> **Task directions**:
Could you output each line of the data that follows exactly?

> **Supplied data**:

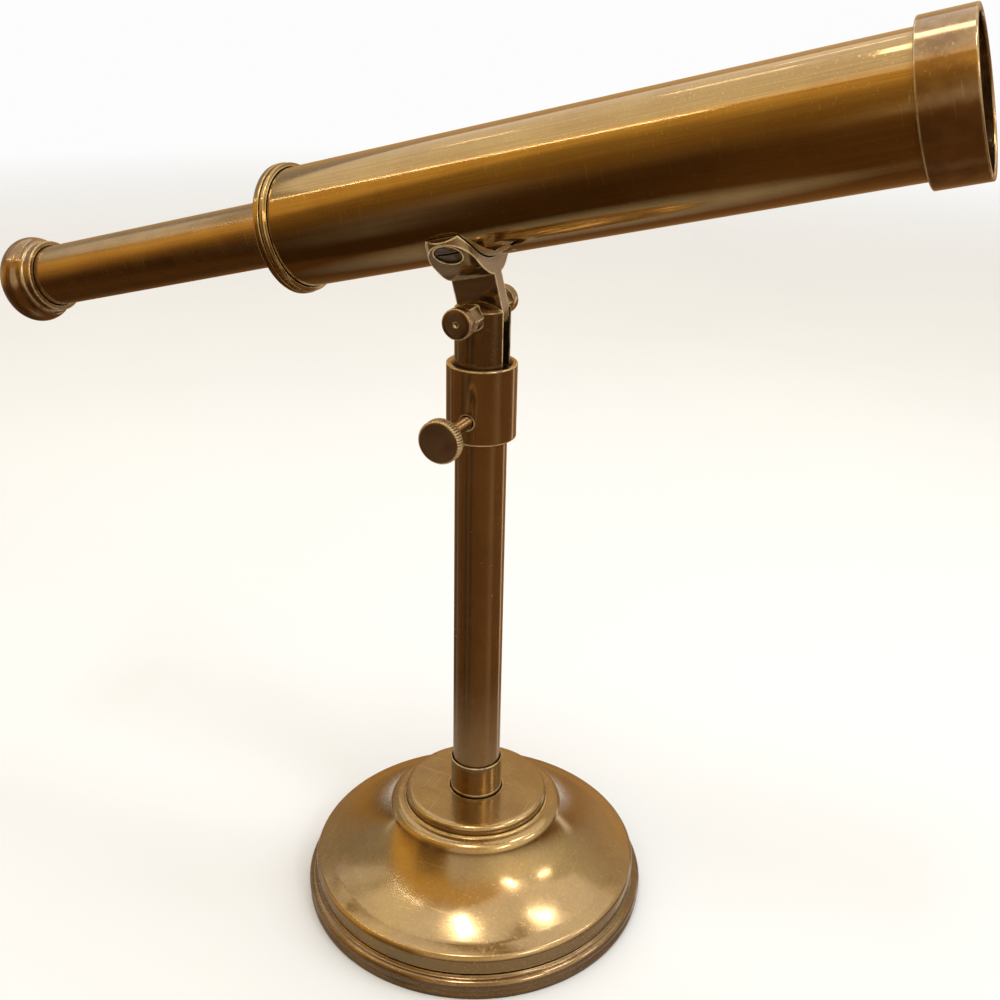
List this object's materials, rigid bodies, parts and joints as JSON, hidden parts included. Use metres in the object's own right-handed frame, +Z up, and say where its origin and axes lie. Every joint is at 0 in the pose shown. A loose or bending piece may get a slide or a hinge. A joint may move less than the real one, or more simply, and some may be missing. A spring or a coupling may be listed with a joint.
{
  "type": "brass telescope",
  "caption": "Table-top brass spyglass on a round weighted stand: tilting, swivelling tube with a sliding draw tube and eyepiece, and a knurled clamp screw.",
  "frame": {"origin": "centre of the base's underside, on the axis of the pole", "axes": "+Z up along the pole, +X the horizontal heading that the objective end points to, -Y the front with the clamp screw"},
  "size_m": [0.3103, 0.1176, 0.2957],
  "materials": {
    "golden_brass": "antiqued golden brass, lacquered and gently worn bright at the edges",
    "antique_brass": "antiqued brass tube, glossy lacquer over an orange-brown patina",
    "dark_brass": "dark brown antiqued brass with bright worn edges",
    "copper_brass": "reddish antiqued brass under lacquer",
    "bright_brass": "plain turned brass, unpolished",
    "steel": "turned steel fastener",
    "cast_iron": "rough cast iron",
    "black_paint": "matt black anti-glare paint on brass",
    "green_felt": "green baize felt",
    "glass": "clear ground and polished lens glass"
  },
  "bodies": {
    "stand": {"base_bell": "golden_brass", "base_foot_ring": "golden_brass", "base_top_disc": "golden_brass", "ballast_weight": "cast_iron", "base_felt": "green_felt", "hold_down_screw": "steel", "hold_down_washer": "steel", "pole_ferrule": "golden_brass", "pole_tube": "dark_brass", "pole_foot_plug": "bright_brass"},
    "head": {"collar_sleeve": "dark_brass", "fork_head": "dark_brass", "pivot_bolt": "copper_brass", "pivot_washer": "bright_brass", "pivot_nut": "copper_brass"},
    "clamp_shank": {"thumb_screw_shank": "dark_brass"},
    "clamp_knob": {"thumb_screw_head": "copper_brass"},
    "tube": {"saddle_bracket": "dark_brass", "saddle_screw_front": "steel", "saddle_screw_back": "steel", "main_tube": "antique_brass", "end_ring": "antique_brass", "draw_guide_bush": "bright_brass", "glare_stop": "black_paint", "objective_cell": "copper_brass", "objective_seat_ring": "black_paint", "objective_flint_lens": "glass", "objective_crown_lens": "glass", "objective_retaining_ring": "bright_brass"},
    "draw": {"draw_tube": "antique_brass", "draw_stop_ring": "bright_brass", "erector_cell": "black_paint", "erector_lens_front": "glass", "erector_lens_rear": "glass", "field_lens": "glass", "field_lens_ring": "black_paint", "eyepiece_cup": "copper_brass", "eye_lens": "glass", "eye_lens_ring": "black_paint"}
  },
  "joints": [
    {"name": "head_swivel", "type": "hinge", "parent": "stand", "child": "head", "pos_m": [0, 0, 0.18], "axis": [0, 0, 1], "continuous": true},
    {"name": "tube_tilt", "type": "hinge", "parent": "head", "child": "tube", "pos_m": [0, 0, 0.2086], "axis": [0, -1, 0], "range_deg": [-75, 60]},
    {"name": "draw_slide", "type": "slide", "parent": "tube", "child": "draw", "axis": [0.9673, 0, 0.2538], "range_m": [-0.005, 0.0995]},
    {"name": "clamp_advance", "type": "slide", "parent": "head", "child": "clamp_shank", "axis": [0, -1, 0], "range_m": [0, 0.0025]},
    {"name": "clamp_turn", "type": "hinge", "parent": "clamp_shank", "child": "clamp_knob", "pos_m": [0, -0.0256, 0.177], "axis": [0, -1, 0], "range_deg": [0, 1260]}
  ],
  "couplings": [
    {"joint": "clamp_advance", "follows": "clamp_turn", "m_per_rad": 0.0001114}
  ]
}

> **Exercise result**:
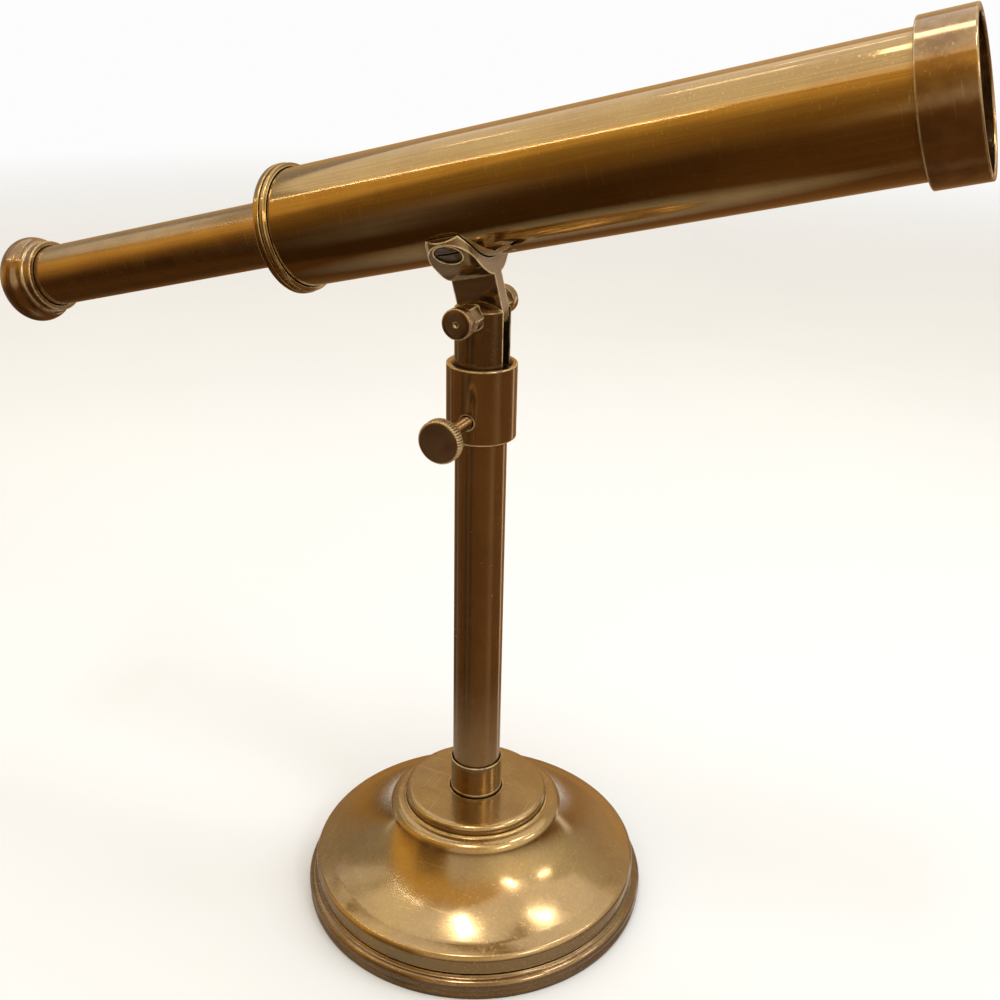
List this object's materials, rigid bodies, parts and joints as JSON, hidden parts included. Use metres in the object's own right-handed frame, +Z up, and say where its origin and axes lie. Every joint is at 0 in the pose shown. A loose or bending piece may get a slide or a hinge. A joint may move less than the real one, or more simply, and some may be missing. A spring or a coupling may be listed with a joint.
{
  "type": "brass telescope",
  "caption": "Table-top brass spyglass on a round weighted stand: tilting, swivelling tube with a sliding draw tube and eyepiece, and a knurled clamp screw.",
  "frame": {"origin": "centre of the base's underside, on the axis of the pole", "axes": "+Z up along the pole, +X the horizontal heading that the objective end points to, -Y the front with the clamp screw"},
  "size_m": [0.3103, 0.1176, 0.2957],
  "materials": {
    "golden_brass": "antiqued golden brass, lacquered and gently worn bright at the edges",
    "antique_brass": "antiqued brass tube, glossy lacquer over an orange-brown patina",
    "dark_brass": "dark brown antiqued brass with bright worn edges",
    "copper_brass": "reddish antiqued brass under lacquer",
    "bright_brass": "plain turned brass, unpolished",
    "steel": "turned steel fastener",
    "cast_iron": "rough cast iron",
    "black_paint": "matt black anti-glare paint on brass",
    "green_felt": "green baize felt",
    "glass": "clear ground and polished lens glass"
  },
  "bodies": {
    "stand": {"base_bell": "golden_brass", "base_foot_ring": "golden_brass", "base_top_disc": "golden_brass", "ballast_weight": "cast_iron", "base_felt": "green_felt", "hold_down_screw": "steel", "hold_down_washer": "steel", "pole_ferrule": "golden_brass", "pole_tube": "dark_brass", "pole_foot_plug": "bright_brass"},
    "head": {"collar_sleeve": "dark_brass", "fork_head": "dark_brass", "pivot_bolt": "copper_brass", "pivot_washer": "bright_brass", "pivot_nut": "copper_brass"},
    "clamp_shank": {"thumb_screw_shank": "dark_brass"},
    "clamp_knob": {"thumb_screw_head": "copper_brass"},
    "tube": {"saddle_bracket": "dark_brass", "saddle_screw_front": "steel", "saddle_screw_back": "steel", "main_tube": "antique_brass", "end_ring": "antique_brass", "draw_guide_bush": "bright_brass", "glare_stop": "black_paint", "objective_cell": "copper_brass", "objective_seat_ring": "black_paint", "objective_flint_lens": "glass", "objective_crown_lens": "glass", "objective_retaining_ring": "bright_brass"},
    "draw": {"draw_tube": "antique_brass", "draw_stop_ring": "bright_brass", "erector_cell": "black_paint", "erector_lens_front": "glass", "erector_lens_rear": "glass", "field_lens": "glass", "field_lens_ring": "black_paint", "eyepiece_cup": "copper_brass", "eye_lens": "glass", "eye_lens_ring": "black_paint"}
  },
  "joints": [
    {"name": "head_swivel", "type": "hinge", "parent": "stand", "child": "head", "pos_m": [0, 0, 0.18], "axis": [0, 0, 1], "continuous": true},
    {"name": "tube_tilt", "type": "hinge", "parent": "head", "child": "tube", "pos_m": [0, 0, 0.2086], "axis": [0, -1, 0], "range_deg": [-75, 60]},
    {"name": "draw_slide", "type": "slide", "parent": "tube", "child": "draw", "axis": [0.9673, 0, 0.2538], "range_m": [-0.005, 0.0995]},
    {"name": "clamp_advance", "type": "slide", "parent": "head", "child": "clamp_shank", "axis": [0, -1, 0], "range_m": [0, 0.0025]},
    {"name": "clamp_turn", "type": "hinge", "parent": "clamp_shank", "child": "clamp_knob", "pos_m": [0, -0.0256, 0.177], "axis": [0, -1, 0], "range_deg": [0, 1260]}
  ],
  "couplings": [
    {"joint": "clamp_advance", "follows": "clamp_turn", "m_per_rad": 0.0001114}
  ]
}